The NW passage has been there off and on for ages, more influenced by wind than temperatures. Weather is not climate. Unless it backs warming, then it is. But not for denier scum.
Phil B, I was going to blog the "Space Aliens hate teh global warmeningz" thing, but for once, I'm struck speechless by the display of Teh Stupid.
This post needs some music to go with it:
http://www.youtube.com/watch?v=TVY8LoM47xI
(As someone originally from the Great Lakes region. Lake Superior isn't water - it's warm ice)
Q
My point exactly, I love global warming, I mean climate change. Where would Maine and Norway's coast be without it. I am amazed at how seriously everyone is taking this, but it's nice to know. And as for the comments on the passage being open periodically in the past, if NPR had wanted to do a really good story on this they could have mentioned that, instead of talking about how the ice "feels different." No, this isn't a passage that periodically opens up and closes again, made passable now by modern technology, but a "fabled" waterway. So slanted that they can't even tell they are on a hill.
I remember in 2005 being told that there was no ice cap in the summer of 2004...know what my answer was?
What the hell do you call all the frozen water that I was underneath for the better part of a month?
I was on a nuclear submarine passing under ice too thick to surface through...yeah, there's definitely an ice cap.
Also, if you watch deadliest catch, occasionally the editors accidentally let through some of the evidence that pack ice is expanding farther, earlier, than any of these guys have seen in their 30-40 years in the same water.
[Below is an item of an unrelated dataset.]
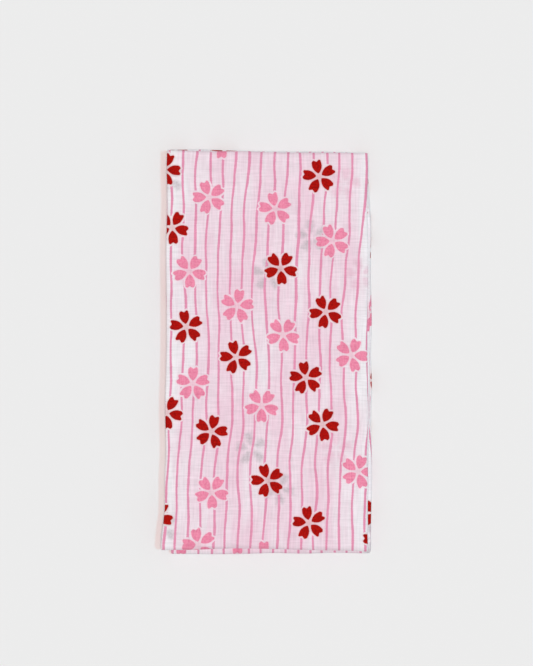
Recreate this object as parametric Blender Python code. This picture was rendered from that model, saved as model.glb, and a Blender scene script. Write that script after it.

There was a "terrifying" news article the other day about a Chilean glacier that had receeded back so far that it exposed plantlfe that hadn't seen the light of day for about 5,000 years.
The headline was some terrifying version of "Glaciers Melting due to Global Warming reveals plantlife that hasn't been exposed for over 5,000 years!"
My cynical mind read it differently. It went something along the lines of "5,000 Years Ago, it Was So Much Warmer That Plantlife Grew Abundantly Present Day Glacial Areas That Are Only Now Being Exposed Again!"